Directions for this task: Write out only the span of lines that begins at the line with "clear_scene()" and ends at the line with "obj.parent = None". Keep both end lines, word for word.

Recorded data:

**********

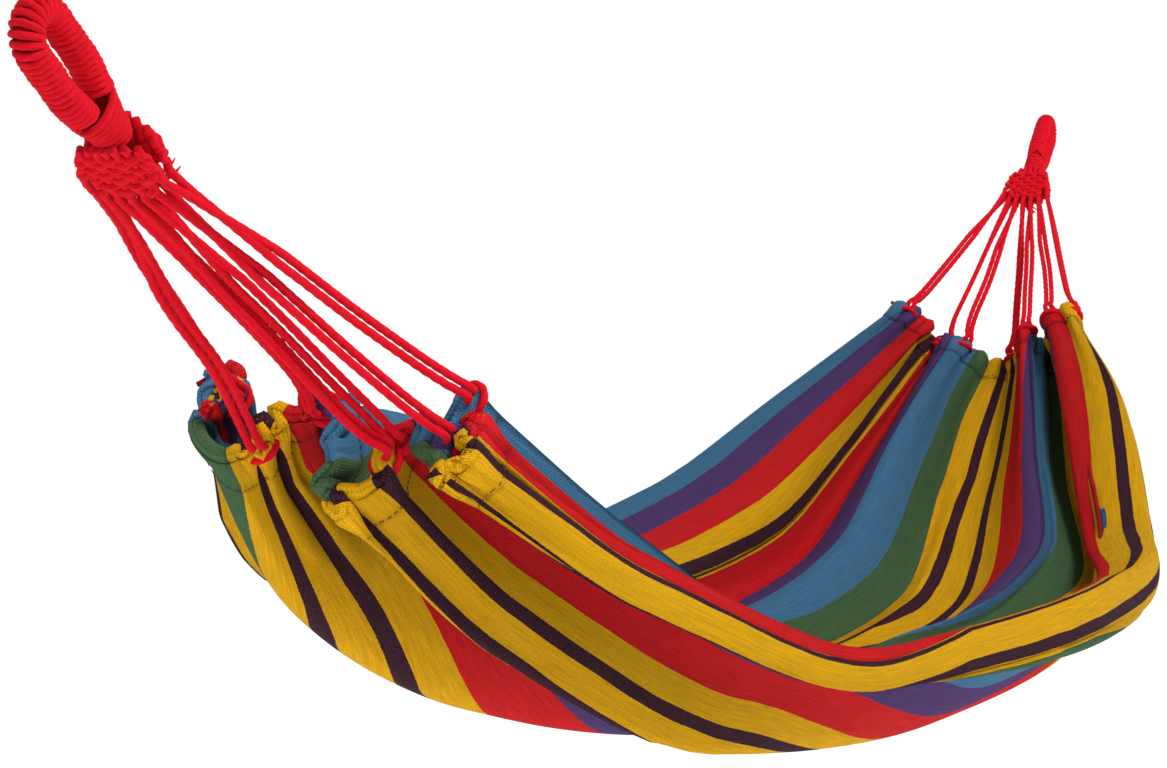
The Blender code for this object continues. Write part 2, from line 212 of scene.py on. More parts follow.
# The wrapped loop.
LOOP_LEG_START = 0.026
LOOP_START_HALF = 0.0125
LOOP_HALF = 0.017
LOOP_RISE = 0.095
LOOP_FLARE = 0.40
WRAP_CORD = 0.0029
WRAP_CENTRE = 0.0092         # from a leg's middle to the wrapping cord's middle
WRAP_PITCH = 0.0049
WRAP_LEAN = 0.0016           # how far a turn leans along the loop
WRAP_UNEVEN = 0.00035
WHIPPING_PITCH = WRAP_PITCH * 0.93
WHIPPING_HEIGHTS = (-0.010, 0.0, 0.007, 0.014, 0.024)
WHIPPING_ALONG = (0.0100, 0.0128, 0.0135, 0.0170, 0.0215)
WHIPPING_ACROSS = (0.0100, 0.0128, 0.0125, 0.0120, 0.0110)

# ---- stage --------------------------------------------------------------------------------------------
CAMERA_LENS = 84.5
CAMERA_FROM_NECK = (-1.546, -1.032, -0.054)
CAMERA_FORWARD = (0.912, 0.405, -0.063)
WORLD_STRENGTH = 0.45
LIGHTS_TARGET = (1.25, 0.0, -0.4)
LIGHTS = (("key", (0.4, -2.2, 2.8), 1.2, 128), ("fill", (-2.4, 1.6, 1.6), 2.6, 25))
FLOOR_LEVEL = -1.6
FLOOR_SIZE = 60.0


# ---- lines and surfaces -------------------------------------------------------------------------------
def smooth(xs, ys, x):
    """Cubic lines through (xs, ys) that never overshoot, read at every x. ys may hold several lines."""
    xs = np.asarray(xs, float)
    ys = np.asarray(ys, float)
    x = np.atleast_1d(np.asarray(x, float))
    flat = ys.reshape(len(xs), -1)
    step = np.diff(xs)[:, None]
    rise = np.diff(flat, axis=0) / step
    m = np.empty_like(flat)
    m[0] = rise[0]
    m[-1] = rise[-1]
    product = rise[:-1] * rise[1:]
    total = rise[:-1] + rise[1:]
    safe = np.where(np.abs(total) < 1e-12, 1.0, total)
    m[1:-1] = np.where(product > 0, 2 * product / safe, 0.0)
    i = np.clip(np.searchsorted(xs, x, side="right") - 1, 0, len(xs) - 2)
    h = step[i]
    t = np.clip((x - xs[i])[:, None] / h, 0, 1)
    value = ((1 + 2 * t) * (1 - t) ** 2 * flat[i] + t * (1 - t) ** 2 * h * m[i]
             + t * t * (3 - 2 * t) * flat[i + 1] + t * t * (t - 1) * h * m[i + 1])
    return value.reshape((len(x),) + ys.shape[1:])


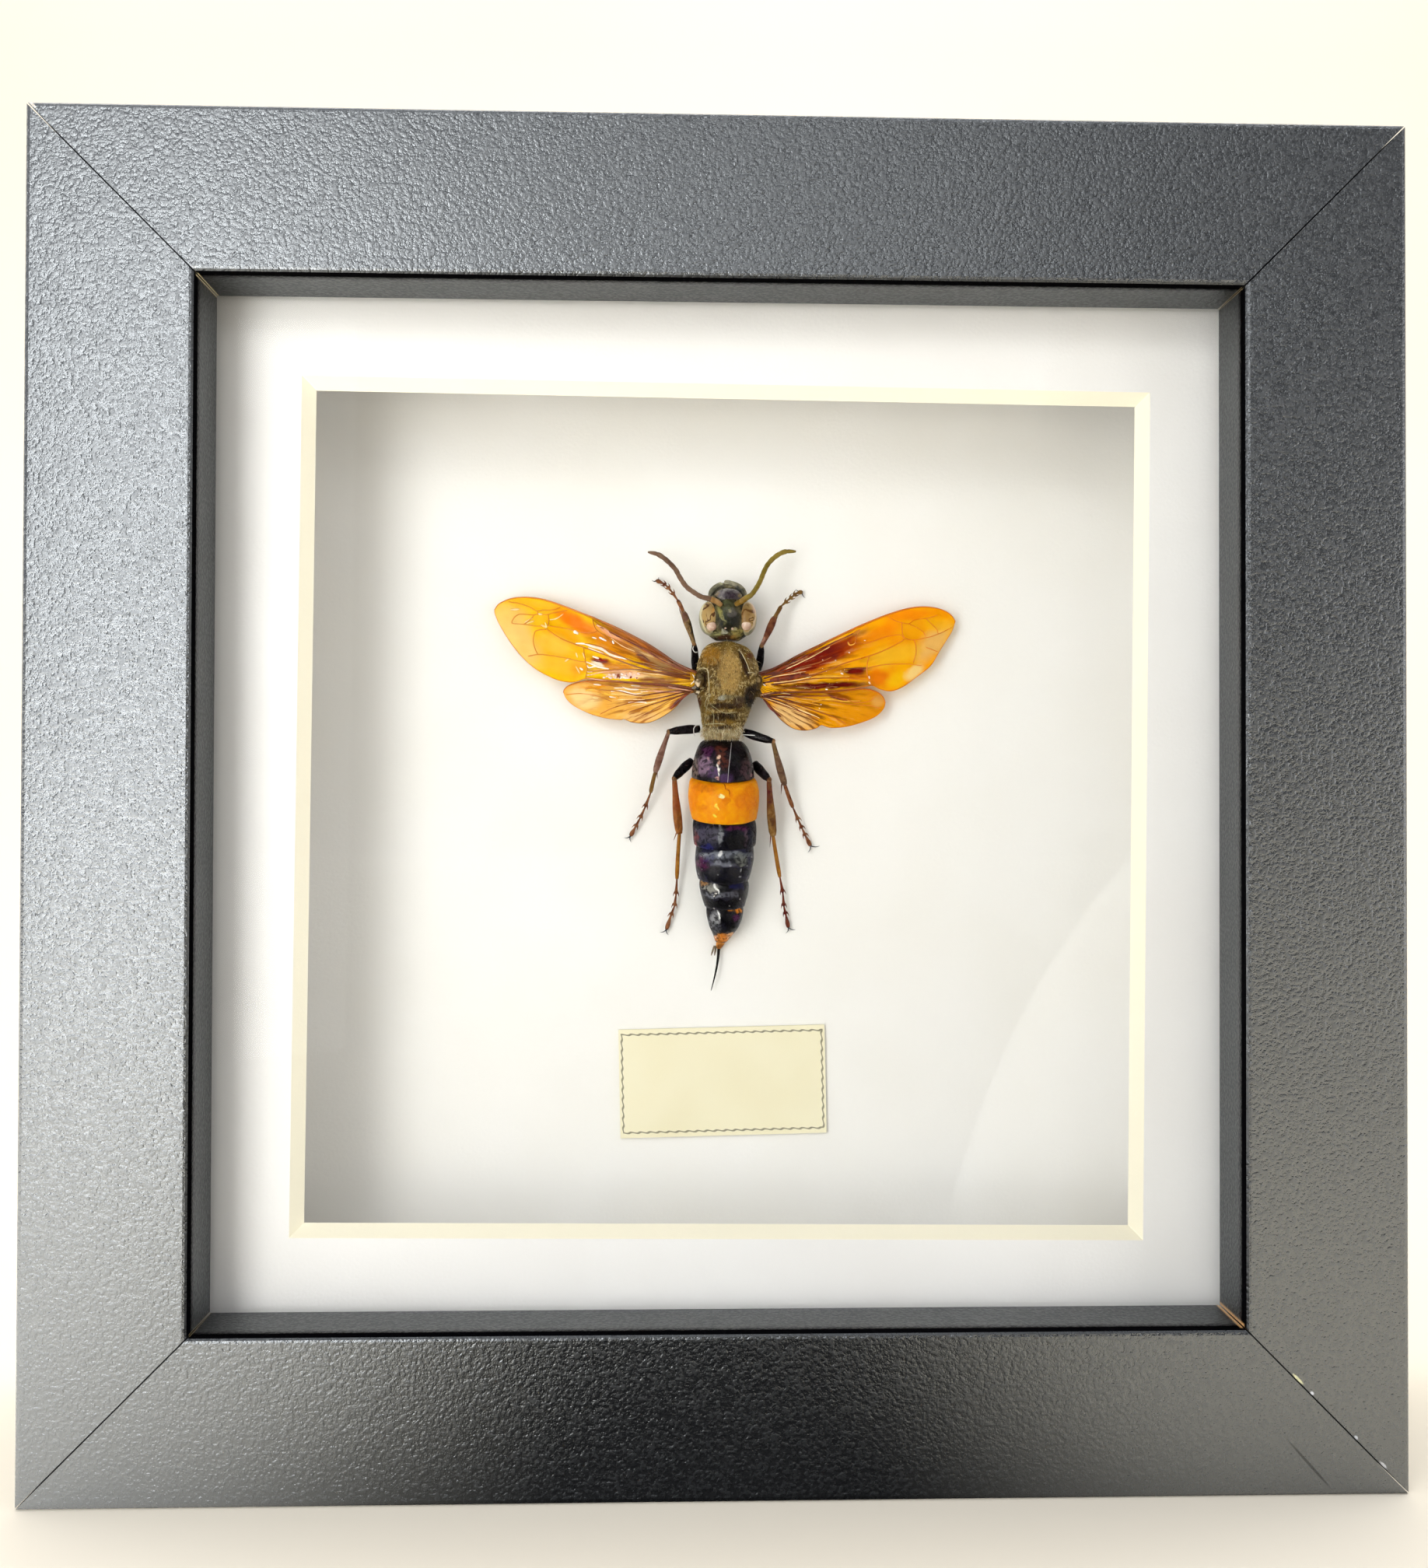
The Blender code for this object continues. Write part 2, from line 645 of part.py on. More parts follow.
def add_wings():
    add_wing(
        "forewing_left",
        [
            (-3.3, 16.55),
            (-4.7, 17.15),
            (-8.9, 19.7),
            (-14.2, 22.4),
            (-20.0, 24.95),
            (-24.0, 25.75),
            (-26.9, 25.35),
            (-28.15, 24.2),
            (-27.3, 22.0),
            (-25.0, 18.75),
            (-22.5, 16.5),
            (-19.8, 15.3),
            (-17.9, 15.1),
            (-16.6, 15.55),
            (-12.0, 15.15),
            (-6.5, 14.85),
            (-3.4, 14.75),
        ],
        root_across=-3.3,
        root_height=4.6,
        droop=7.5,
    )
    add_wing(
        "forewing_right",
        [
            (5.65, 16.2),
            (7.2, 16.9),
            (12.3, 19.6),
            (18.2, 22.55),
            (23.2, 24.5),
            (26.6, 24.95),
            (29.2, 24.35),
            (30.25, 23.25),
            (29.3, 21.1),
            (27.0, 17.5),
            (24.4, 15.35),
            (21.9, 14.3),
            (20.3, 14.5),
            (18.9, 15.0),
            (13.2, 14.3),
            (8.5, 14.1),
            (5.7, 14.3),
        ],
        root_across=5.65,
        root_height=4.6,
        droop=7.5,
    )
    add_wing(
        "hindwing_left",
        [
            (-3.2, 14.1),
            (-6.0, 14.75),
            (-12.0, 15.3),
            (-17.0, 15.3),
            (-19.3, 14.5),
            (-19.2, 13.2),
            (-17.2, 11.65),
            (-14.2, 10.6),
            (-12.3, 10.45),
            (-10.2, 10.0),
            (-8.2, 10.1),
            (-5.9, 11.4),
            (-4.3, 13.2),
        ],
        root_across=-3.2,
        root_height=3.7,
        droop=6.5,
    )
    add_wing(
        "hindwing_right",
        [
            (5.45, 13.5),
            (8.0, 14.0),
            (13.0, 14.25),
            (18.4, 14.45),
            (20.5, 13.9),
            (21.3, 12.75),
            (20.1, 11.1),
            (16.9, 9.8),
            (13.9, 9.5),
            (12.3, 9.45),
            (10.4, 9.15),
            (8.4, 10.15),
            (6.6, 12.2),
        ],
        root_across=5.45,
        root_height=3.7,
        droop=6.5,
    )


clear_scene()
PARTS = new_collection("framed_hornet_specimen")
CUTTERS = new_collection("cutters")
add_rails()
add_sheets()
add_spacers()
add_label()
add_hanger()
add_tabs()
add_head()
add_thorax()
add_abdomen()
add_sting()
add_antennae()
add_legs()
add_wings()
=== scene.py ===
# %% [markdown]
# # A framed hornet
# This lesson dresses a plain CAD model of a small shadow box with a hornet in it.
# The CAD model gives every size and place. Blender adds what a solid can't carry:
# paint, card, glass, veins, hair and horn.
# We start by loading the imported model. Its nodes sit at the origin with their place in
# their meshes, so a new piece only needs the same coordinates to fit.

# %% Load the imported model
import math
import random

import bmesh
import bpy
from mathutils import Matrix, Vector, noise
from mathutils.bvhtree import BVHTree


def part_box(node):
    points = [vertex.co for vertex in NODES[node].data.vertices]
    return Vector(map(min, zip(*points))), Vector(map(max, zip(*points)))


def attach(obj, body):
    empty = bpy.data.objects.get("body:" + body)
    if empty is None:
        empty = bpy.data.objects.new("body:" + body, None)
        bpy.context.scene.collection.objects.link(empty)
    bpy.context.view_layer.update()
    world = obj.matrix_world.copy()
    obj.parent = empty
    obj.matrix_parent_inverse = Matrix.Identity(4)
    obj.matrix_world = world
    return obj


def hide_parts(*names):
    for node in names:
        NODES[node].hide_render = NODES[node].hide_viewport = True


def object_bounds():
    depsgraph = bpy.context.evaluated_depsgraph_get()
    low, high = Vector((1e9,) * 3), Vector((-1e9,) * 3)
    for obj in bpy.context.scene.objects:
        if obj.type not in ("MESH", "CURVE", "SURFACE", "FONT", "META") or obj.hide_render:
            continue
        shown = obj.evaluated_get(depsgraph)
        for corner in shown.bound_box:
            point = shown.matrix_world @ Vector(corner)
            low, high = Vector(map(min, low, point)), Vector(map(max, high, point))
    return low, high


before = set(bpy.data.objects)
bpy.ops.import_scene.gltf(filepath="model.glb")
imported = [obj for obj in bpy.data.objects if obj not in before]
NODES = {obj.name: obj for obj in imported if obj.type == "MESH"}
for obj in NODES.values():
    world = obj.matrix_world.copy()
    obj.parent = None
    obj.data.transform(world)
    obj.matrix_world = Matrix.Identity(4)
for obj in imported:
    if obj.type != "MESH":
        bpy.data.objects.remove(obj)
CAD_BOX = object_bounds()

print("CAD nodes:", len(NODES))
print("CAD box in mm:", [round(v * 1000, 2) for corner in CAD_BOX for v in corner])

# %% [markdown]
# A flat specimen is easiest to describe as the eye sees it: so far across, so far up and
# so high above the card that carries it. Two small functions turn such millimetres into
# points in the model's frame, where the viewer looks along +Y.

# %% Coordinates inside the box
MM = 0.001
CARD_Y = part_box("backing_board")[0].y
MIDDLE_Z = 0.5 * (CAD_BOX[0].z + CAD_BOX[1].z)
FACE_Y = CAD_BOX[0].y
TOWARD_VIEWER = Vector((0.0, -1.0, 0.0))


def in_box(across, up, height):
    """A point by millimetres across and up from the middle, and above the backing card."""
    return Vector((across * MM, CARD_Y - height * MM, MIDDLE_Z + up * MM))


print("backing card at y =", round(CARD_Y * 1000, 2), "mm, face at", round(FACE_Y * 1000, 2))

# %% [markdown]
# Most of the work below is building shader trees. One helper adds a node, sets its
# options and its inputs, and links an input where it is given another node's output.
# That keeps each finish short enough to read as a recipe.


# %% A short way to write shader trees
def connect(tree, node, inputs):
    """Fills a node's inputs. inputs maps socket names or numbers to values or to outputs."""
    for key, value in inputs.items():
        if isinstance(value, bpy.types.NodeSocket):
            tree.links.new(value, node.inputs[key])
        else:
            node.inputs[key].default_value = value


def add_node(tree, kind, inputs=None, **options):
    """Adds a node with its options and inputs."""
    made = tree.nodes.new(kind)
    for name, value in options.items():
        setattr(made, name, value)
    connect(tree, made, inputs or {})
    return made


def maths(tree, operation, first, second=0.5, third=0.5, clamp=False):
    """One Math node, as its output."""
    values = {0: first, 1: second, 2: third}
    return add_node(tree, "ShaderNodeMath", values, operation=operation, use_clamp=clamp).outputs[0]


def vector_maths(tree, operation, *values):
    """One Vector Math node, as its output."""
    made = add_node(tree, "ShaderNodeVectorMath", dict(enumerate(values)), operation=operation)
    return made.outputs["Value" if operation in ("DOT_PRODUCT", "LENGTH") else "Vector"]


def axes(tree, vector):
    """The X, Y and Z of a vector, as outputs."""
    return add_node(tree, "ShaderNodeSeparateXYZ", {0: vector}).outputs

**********

Exercise answer:
clear_scene()
PARTS = new_collection("framed_hornet_specimen")
CUTTERS = new_collection("cutters")
add_rails()
add_sheets()
add_spacers()
add_label()
add_hanger()
add_tabs()
add_head()
add_thorax()
add_abdomen()
add_sting()
add_antennae()
add_legs()
add_wings()
=== scene.py ===
# %% [markdown]
# # A framed hornet
# This lesson dresses a plain CAD model of a small shadow box with a hornet in it.
# The CAD model gives every size and place. Blender adds what a solid can't carry:
# paint, card, glass, veins, hair and horn.
# We start by loading the imported model. Its nodes sit at the origin with their place in
# their meshes, so a new piece only needs the same coordinates to fit.

# %% Load the imported model
import math
import random

import bmesh
import bpy
from mathutils import Matrix, Vector, noise
from mathutils.bvhtree import BVHTree


def part_box(node):
    points = [vertex.co for vertex in NODES[node].data.vertices]
    return Vector(map(min, zip(*points))), Vector(map(max, zip(*points)))


def attach(obj, body):
    empty = bpy.data.objects.get("body:" + body)
    if empty is None:
        empty = bpy.data.objects.new("body:" + body, None)
        bpy.context.scene.collection.objects.link(empty)
    bpy.context.view_layer.update()
    world = obj.matrix_world.copy()
    obj.parent = empty
    obj.matrix_parent_inverse = Matrix.Identity(4)
    obj.matrix_world = world
    return obj


def hide_parts(*names):
    for node in names:
        NODES[node].hide_render = NODES[node].hide_viewport = True


def object_bounds():
    depsgraph = bpy.context.evaluated_depsgraph_get()
    low, high = Vector((1e9,) * 3), Vector((-1e9,) * 3)
    for obj in bpy.context.scene.objects:
        if obj.type not in ("MESH", "CURVE", "SURFACE", "FONT", "META") or obj.hide_render:
            continue
        shown = obj.evaluated_get(depsgraph)
        for corner in shown.bound_box:
            point = shown.matrix_world @ Vector(corner)
            low, high = Vector(map(min, low, point)), Vector(map(max, high, point))
    return low, high


before = set(bpy.data.objects)
bpy.ops.import_scene.gltf(filepath="model.glb")
imported = [obj for obj in bpy.data.objects if obj not in before]
NODES = {obj.name: obj for obj in imported if obj.type == "MESH"}
for obj in NODES.values():
    world = obj.matrix_world.copy()
    obj.parent = None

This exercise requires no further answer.